For most general users, it’s an accessible way to find locations, check routes, and get a basic understanding of an area.
One of Google Maps’ strongest features is its search capability. Users can easily look up addresses, businesses, and points of interest, and the platform integrates seamlessly with other Google services.
Saving locations, sharing places with others, and viewing real-time information such as traffic or opening hours are all built-in conveniences that make it a widely used tool worldwide.
These strengths make Google Maps ideal for everyday use. However, its simplicity also reflects its limitations: it is designed for viewing and navigating, not for creating or analysing spatial data.
Where Google Maps Falls Short of GIS
Google Maps is designed for viewing information, not analysing it. While it’s excellent for navigation and quick reference, it doesn’t offer the depth or flexibility required for professional spatial work.
The main limitation is analytical capability. A GIS platform allows users to create data layers, measure spatial relationships, test scenarios, and run detailed analyses that support planning and engineering decisions. These tools simply aren’t available in Google Maps, which is built around pre-set data and basic visualisation.
GIS software also provides far greater control over data. Users can import survey information, maintain geodatabases, edit features, and integrate datasets from multiple sources. This level of interoperability is essential for urban planning, environmental assessments, consenting work, and infrastructure design.
Google Maps, by comparison, offers very limited options for managing or combining spatial datasets.
Google Earth and similar tools provide a more immersive view of terrain and imagery, but they still lack the data creation, editing, and analytical capability that define a true GIS.
For any workflow that depends on accuracy, custom data, or scenario testing, a dedicated GIS platform is required.
Google Maps vs GIS: When to Use Each
Choosing between Google Maps and a GIS platform comes down to the level of detail and analysis you need. Google Maps is ideal for everyday tasks such as finding a location, checking directions, or getting a quick sense of an area. It’s fast, convenient, and built for broad public use.
A GIS platform is required when decisions rely on accurate data, multiple information layers, or analytical depth. Tasks such as assessing development constraints, modelling infrastructure options, reviewing environmental effects, or integrating survey information all depend on capabilities that go far beyond simple map viewing.
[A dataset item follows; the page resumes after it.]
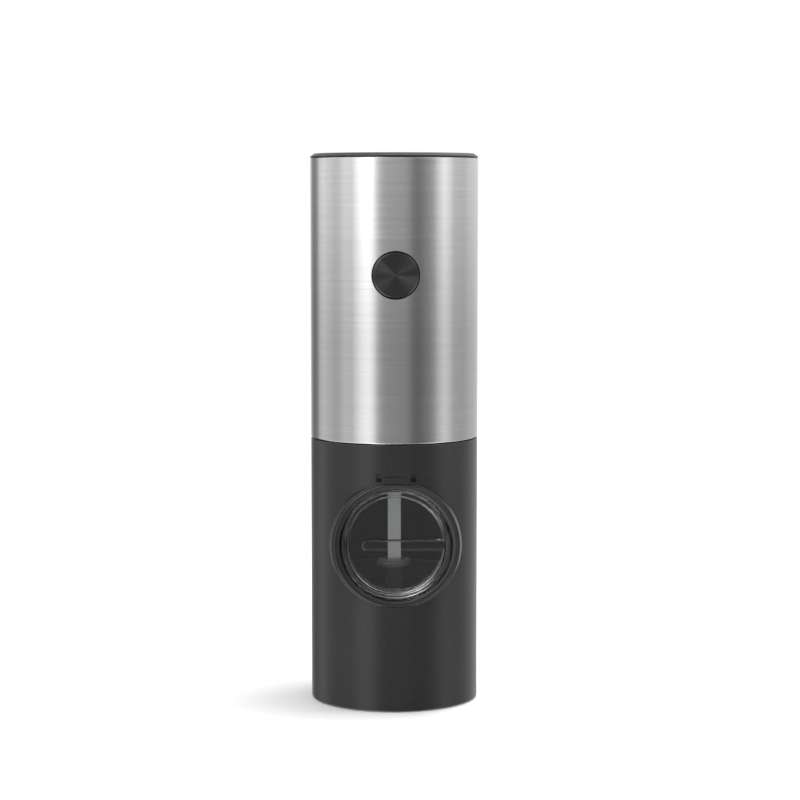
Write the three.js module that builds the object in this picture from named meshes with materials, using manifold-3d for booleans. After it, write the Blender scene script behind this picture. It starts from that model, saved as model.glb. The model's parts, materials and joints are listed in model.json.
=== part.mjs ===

In practice, many users will start with tools like Google Maps or Google Earth to familiarise themselves with a site. But once a project involves spatial data creation, editing, scenario testing, or integrating datasets from different sources, a full GIS becomes essential. It provides the structure and analytical power needed for planning, engineering, and land development work.
To understand why GIS matters in real-world projects, it helps to look at how professional firms use it day to day.
How Firms Like Eliot Sinclair Use GIS
For firms working in engineering, surveying, planning, and land development, GIS is an essential part of the workflow. At Eliot Sinclair, GIS is used to bring together survey information, environmental data, planning constraints, and infrastructure networks in one place. This allows teams to understand a site in detail before design decisions are made.
In land development projects, GIS supports tasks such as assessing topography, reviewing environmental considerations, and testing layout options for roads and utilities. These analyses help ensure that designs are efficient, practical, and aligned with planning requirements.
GIS is equally important for infrastructure work. It enables teams to map underground services, assess flood or slope hazards, and model how different design scenarios might affect a wider network. This level of spatial insight helps create safer and more resilient infrastructure solutions.
GIS also plays a role in planning and consenting. It allows technical information to be presented clearly to councils and stakeholders, ensuring that complex spatial data can be understood and assessed confidently.
Google Maps and similar tools can provide helpful context, but they do not offer the analytical depth or dataset control required for this level of work. A full GIS platform is essential for any project that depends on accurate spatial information and integrated analysis.
Key Takeaway
Google Maps is a powerful tool for everyday mapping, but it is not a GIS. A GIS platform is designed for creating, analysing, and managing spatial data with far greater detail and flexibility. Understanding the difference between the two helps ensure the right tool is used for the decision at hand.